Telluride 2014.
I wrote this journal on the Eastbound California Zephyr, returning
to Chicago after the festival; I retain the comments about the ride, because it
is a journal, not, film reviewing. Explaining why its not film reviewing could
plunge me into a long unnecessary discourse on reviewing. I have reviewed art
and some film, for various popular and scholarly journals for over 20 years,
the short answer is that it is not timely, because I’m not writing on a
deadline, working with an editor and I am not being paid! Another reason has to
do with the nature of festivals: one makes a pilgrimage to festivals, so the
journey, as we have learned from so many writers is always important. Another
is that going back and forth in time and space has its own rewards.
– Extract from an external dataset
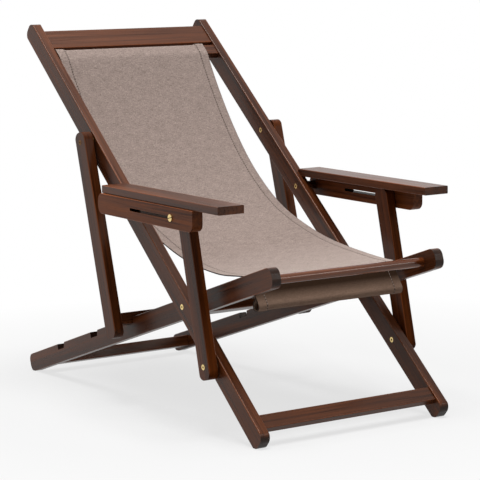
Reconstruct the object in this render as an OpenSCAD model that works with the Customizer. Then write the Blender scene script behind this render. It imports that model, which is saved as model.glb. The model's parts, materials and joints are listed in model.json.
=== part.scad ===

The sun is illuminating the red, or is it sienna-colored, escarpment
that runs north of the Colorado River; there is a bit of a haze, but not a
cloud in the sky. When we stepped out of
the condos that had been our home for the past two weeks, to leave Telluride at 5 at AM, we could hear the
river and I saw a shooting star beyond the deep layers of black against black that
were the mountains. Daniel, the Polish driver who took me and a
film programmer from Lincoln Center, back to Grand Junction was another world traveler,
adept at conversations while moving through space. We had a conversation about
Polish resorts in Egypt and New Guinea: his latest trip. I made him promise to
watch Pawlikowski’s Ida, one of the
best films from last year’s festival. It was still dark when we came out of the
high peaks of the San Juan Mountains at Ridgeway. There is actually a fair
amount of farming in a green belt between the desert and the mountains. When we
stopped and got out of the car in Grand Junction the air smelled like sage in
the dawn, something very liberating about the dawn. I could have easily driven
to California.
The Grand Junction Amtrak station is a box-like building with
air-conditioning next to the collapsing original yellow brick Mission-style
building with a red tile roof. There is a bit of a courtyard in front but no
place to sit. Having spent the summer in France, I couldn’t help thinking that
there would be places to sit, even though, it does get quite hot here, right
now, for instance, it is lovely, but you have to sit in the dark station. In
France you could go out on the Quays. They would not let us out there for some
reason, even though there was at least one bench out there along the track. The
surrounding neighborhood consists of pawn shops, buildings for rent, parking
lots, and some roads which seem to be part of the main thoroughfares of the
city. I tried walking into town, but the space was not pedestrian, so I felt odd, disobeying
the social rules of this world, by walking, and went back to the station. In Nimes, there was a great promenade
leading from the station—one of the most beautiful, built into an old
viaduct—filled with people and graceful spaces.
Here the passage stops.